(The task) Write the material out again exactly as it stands.

-------- Supplied material

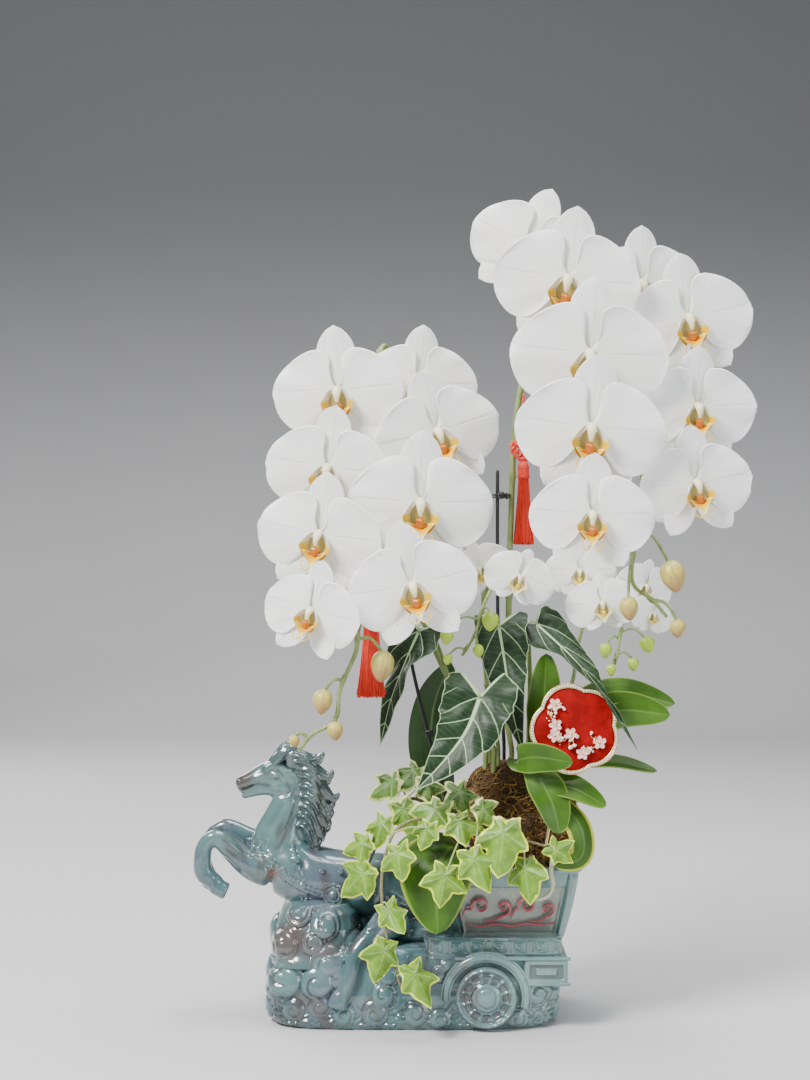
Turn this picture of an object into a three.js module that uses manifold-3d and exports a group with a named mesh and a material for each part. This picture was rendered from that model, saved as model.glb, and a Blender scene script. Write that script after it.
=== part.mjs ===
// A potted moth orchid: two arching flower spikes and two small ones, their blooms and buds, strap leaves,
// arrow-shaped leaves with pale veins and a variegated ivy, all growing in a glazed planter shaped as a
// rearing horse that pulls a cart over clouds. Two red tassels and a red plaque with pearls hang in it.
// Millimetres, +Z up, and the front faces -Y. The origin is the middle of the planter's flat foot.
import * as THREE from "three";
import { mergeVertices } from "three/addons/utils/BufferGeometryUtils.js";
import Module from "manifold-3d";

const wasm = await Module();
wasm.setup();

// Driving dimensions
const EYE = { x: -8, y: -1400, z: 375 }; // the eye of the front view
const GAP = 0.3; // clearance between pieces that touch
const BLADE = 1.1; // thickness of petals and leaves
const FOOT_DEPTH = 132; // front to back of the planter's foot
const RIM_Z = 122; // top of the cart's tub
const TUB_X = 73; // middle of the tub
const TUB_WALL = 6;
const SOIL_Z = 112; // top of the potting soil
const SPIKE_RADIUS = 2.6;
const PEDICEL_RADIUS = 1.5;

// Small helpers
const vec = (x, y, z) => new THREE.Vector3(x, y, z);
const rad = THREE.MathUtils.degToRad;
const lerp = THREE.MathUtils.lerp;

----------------

(Complete output)
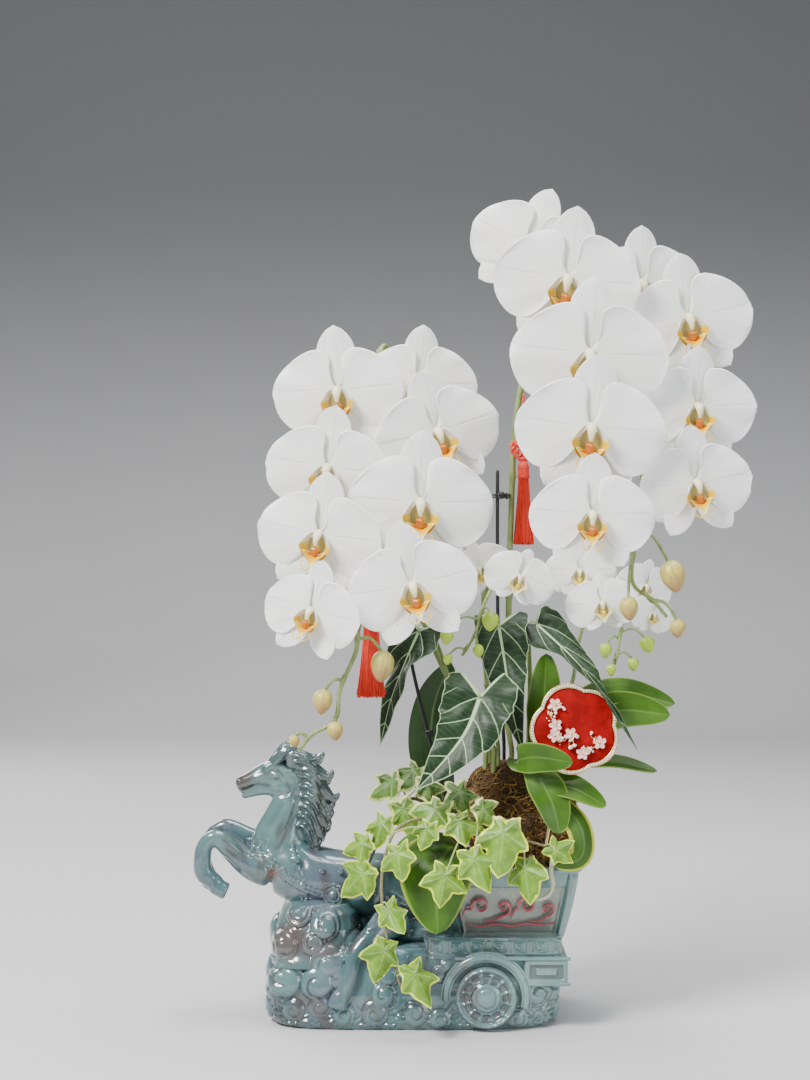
Turn this picture of an object into a three.js module that uses manifold-3d and exports a group with a named mesh and a material for each part. This picture was rendered from that model, saved as model.glb, and a Blender scene script. Write that script after it.
=== part.mjs ===
// A potted moth orchid: two arching flower spikes and two small ones, their blooms and buds, strap leaves,
// arrow-shaped leaves with pale veins and a variegated ivy, all growing in a glazed planter shaped as a
// rearing horse that pulls a cart over clouds. Two red tassels and a red plaque with pearls hang in it.
// Millimetres, +Z up, and the front faces -Y. The origin is the middle of the planter's flat foot.
import * as THREE from "three";
import { mergeVertices } from "three/addons/utils/BufferGeometryUtils.js";
import Module from "manifold-3d";

const wasm = await Module();
wasm.setup();

// Driving dimensions
const EYE = { x: -8, y: -1400, z: 375 }; // the eye of the front view
const GAP = 0.3; // clearance between pieces that touch
const BLADE = 1.1; // thickness of petals and leaves
const FOOT_DEPTH = 132; // front to back of the planter's foot
const RIM_Z = 122; // top of the cart's tub
const TUB_X = 73; // middle of the tub
const TUB_WALL = 6;
const SOIL_Z = 112; // top of the potting soil
const SPIKE_RADIUS = 2.6;
const PEDICEL_RADIUS = 1.5;

// Small helpers
const vec = (x, y, z) => new THREE.Vector3(x, y, z);
const rad = THREE.MathUtils.degToRad;
const lerp = THREE.MathUtils.lerp;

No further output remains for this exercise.